WHAT THE EXERCISE ASKS: Print the data that follows exactly.

[Structured object records]
---*---

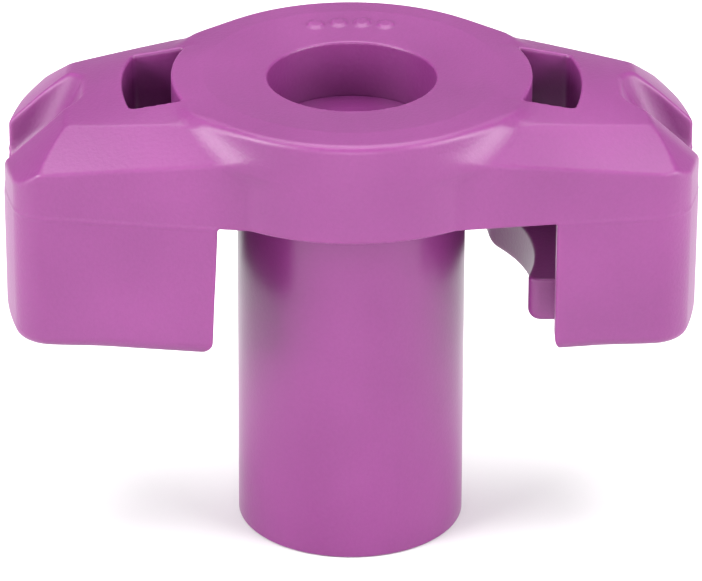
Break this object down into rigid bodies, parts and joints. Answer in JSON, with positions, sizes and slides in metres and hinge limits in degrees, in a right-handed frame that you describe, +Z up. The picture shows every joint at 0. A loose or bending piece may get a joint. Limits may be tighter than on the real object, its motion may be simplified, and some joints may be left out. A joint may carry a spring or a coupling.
{
  "type": "pop-up sprinkler nozzle",
  "caption": "Winged bayonet nozzle for a pop-up sprinkler: a round cap with hooked wings, a jet mouth in its top and a plain round inlet barrel below.",
  "frame": {"origin": "centre of the barrel's inlet end face, which the nozzle stands on", "axes": "+Z up along the barrel, towards the jet mouth; +X along the wings"},
  "size_m": [0.0364, 0.019, 0.0256],
  "materials": {
    "cap_plastic": "fine satin, as moulded",
    "barrel_plastic": "smooth, slightly glossy",
    "insert_plastic": "satin",
    "seal_rubber": "matte rubber"
  },
  "bodies": {
    "root": {"winged_cap": "cap_plastic", "nozzle_barrel": "barrel_plastic", "jet_orifice": "insert_plastic", "stream_straightener": "insert_plastic", "flange_seal": "seal_rubber"}
  },
  "joints": []
}
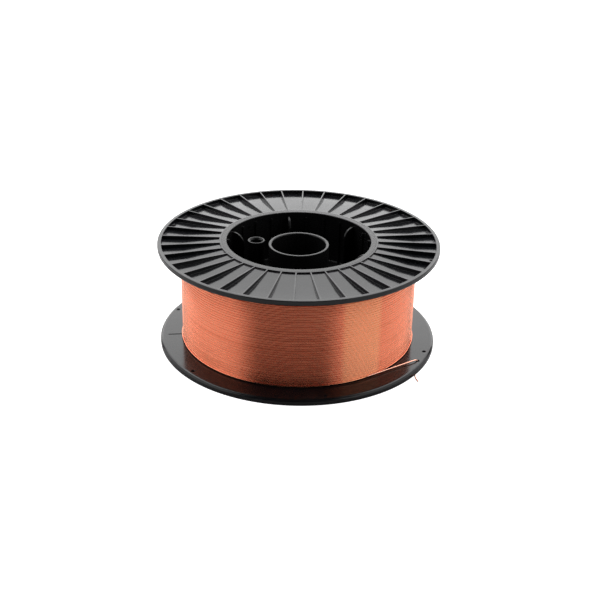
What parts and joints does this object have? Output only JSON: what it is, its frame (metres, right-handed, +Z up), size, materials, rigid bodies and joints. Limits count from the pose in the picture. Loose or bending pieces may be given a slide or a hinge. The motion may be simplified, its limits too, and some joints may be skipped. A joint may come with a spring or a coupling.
{
  "type": "wire spool",
  "caption": "Large-bore black plastic spool with ribbed flanges, wound full with copper-coated welding wire whose end is tucked through the lower flange.",
  "frame": {"origin": "centre of the lower face that the spool stands on", "axes": "+Z up along the spool's axis; the drive-pin sleeve is at 159 degrees from +X, the outer wire end leaves near -34 degrees"},
  "size_m": [0.27, 0.27, 0.104],
  "materials": {
    "flange_plastic": "injection-moulded black plastic, satin, faint mould texture, light handling marks",
    "core_plastic": "injection-moulded black plastic, dull inside the core",
    "coppered_wire": "drawn steel wire with a thin bright copper coat, fine lines round the pack"
  },
  "bodies": {
    "root": {"upper_flange": "flange_plastic", "lower_flange": "flange_plastic", "upper_core_half": "core_plastic", "lower_core_half": "core_plastic", "arbor_tube": "core_plastic", "drive_pin_sleeve": "core_plastic", "wire_inner_layers": "coppered_wire", "wire_outer_layer": "coppered_wire", "wire_start_end": "coppered_wire", "wire_tail": "coppered_wire"}
  },
  "joints": []
}
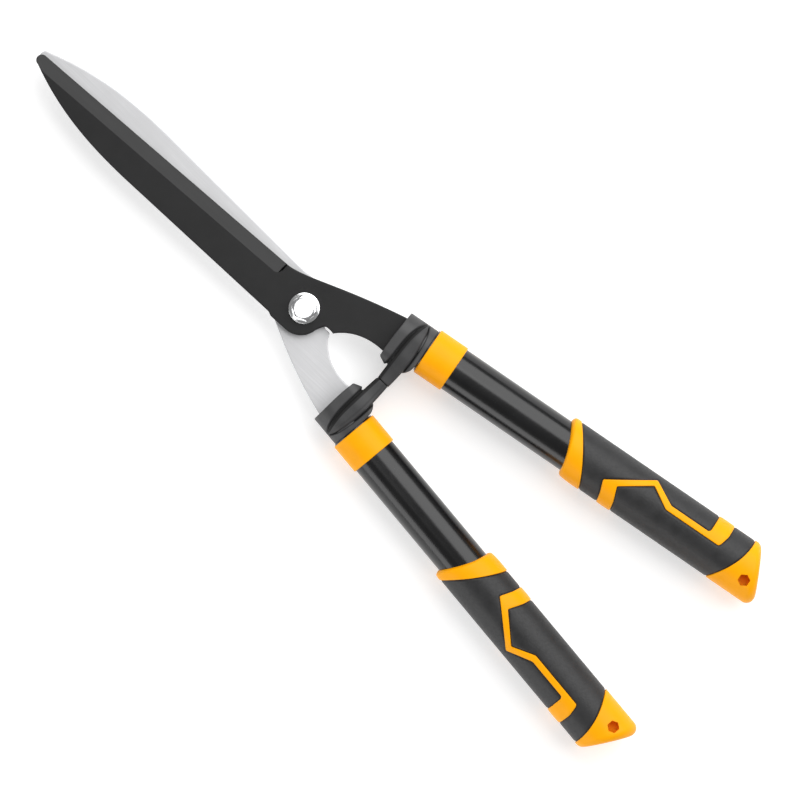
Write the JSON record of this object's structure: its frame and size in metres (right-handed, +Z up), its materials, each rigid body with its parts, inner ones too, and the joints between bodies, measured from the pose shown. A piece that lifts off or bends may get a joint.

---*---

RESULT:
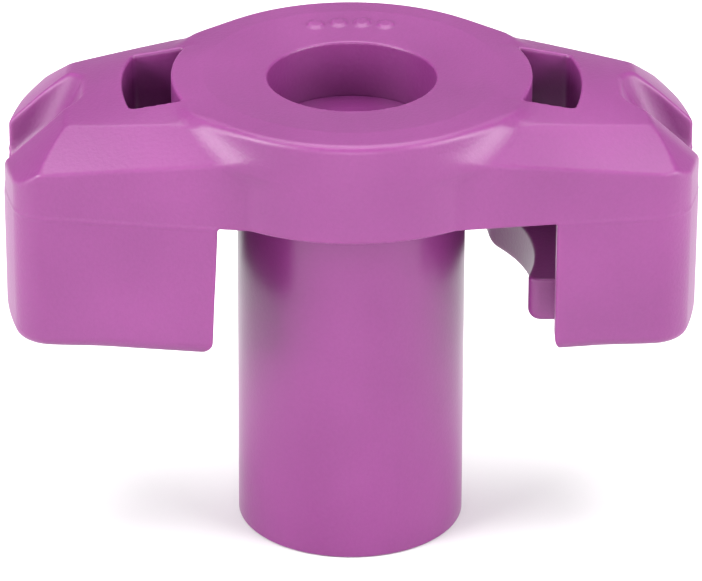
Break this object down into rigid bodies, parts and joints. Answer in JSON, with positions, sizes and slides in metres and hinge limits in degrees, in a right-handed frame that you describe, +Z up. The picture shows every joint at 0. A loose or bending piece may get a joint. Limits may be tighter than on the real object, its motion may be simplified, and some joints may be left out. A joint may carry a spring or a coupling.
{
  "type": "pop-up sprinkler nozzle",
  "caption": "Winged bayonet nozzle for a pop-up sprinkler: a round cap with hooked wings, a jet mouth in its top and a plain round inlet barrel below.",
  "frame": {"origin": "centre of the barrel's inlet end face, which the nozzle stands on", "axes": "+Z up along the barrel, towards the jet mouth; +X along the wings"},
  "size_m": [0.0364, 0.019, 0.0256],
  "materials": {
    "cap_plastic": "fine satin, as moulded",
    "barrel_plastic": "smooth, slightly glossy",
    "insert_plastic": "satin",
    "seal_rubber": "matte rubber"
  },
  "bodies": {
    "root": {"winged_cap": "cap_plastic", "nozzle_barrel": "barrel_plastic", "jet_orifice": "insert_plastic", "stream_straightener": "insert_plastic", "flange_seal": "seal_rubber"}
  },
  "joints": []
}
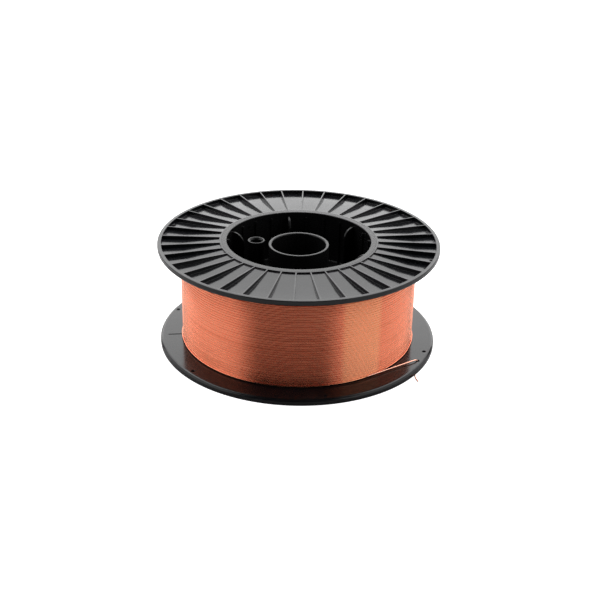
What parts and joints does this object have? Output only JSON: what it is, its frame (metres, right-handed, +Z up), size, materials, rigid bodies and joints. Limits count from the pose in the picture. Loose or bending pieces may be given a slide or a hinge. The motion may be simplified, its limits too, and some joints may be skipped. A joint may come with a spring or a coupling.
{
  "type": "wire spool",
  "caption": "Large-bore black plastic spool with ribbed flanges, wound full with copper-coated welding wire whose end is tucked through the lower flange.",
  "frame": {"origin": "centre of the lower face that the spool stands on", "axes": "+Z up along the spool's axis; the drive-pin sleeve is at 159 degrees from +X, the outer wire end leaves near -34 degrees"},
  "size_m": [0.27, 0.27, 0.104],
  "materials": {
    "flange_plastic": "injection-moulded black plastic, satin, faint mould texture, light handling marks",
    "core_plastic": "injection-moulded black plastic, dull inside the core",
    "coppered_wire": "drawn steel wire with a thin bright copper coat, fine lines round the pack"
  },
  "bodies": {
    "root": {"upper_flange": "flange_plastic", "lower_flange": "flange_plastic", "upper_core_half": "core_plastic", "lower_core_half": "core_plastic", "arbor_tube": "core_plastic", "drive_pin_sleeve": "core_plastic", "wire_inner_layers": "coppered_wire", "wire_outer_layer": "coppered_wire", "wire_start_end": "coppered_wire", "wire_tail": "coppered_wire"}
  },
  "joints": []
}
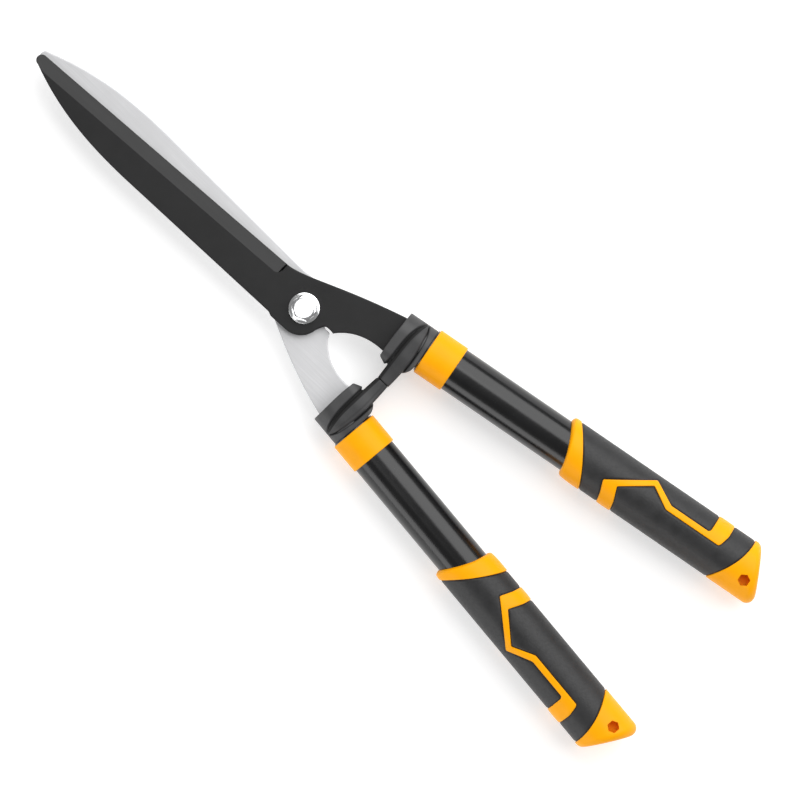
Write the JSON record of this object's structure: its frame and size in metres (right-handed, +Z up), its materials, each rigid body with its parts, inner ones too, and the joints between bodies, measured from the pose shown. A piece that lifts off or bends may get a joint.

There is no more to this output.